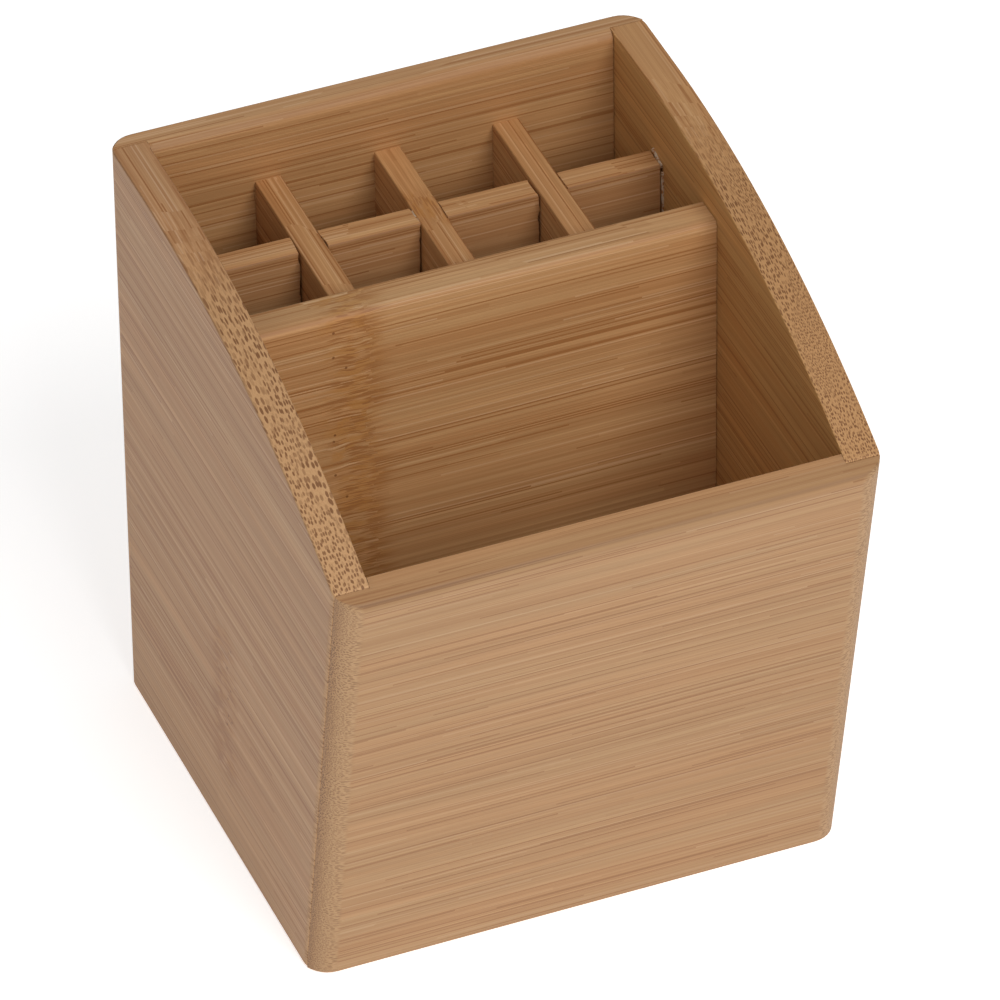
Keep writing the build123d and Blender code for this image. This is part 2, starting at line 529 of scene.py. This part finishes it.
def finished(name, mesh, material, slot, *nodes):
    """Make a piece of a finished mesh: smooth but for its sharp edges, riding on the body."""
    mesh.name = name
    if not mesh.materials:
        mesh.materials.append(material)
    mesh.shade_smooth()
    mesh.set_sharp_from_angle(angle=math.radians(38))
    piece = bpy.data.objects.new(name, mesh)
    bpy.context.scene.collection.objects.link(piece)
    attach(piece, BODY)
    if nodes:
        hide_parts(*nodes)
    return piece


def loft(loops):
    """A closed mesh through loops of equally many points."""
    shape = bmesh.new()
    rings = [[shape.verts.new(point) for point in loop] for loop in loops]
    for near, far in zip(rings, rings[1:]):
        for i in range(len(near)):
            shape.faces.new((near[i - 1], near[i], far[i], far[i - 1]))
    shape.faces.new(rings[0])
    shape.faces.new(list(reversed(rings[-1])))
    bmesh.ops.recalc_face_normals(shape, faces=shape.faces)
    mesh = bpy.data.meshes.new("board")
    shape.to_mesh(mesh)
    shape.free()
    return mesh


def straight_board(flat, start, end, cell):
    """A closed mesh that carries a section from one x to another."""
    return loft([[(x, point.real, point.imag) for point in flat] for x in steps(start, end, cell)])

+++

* [Task brief]
Pull out all lines from the listing that contain the string "nodes".

* [Answer to this exercise]
def finished(name, mesh, material, slot, *nodes):
    if nodes:
        hide_parts(*nodes)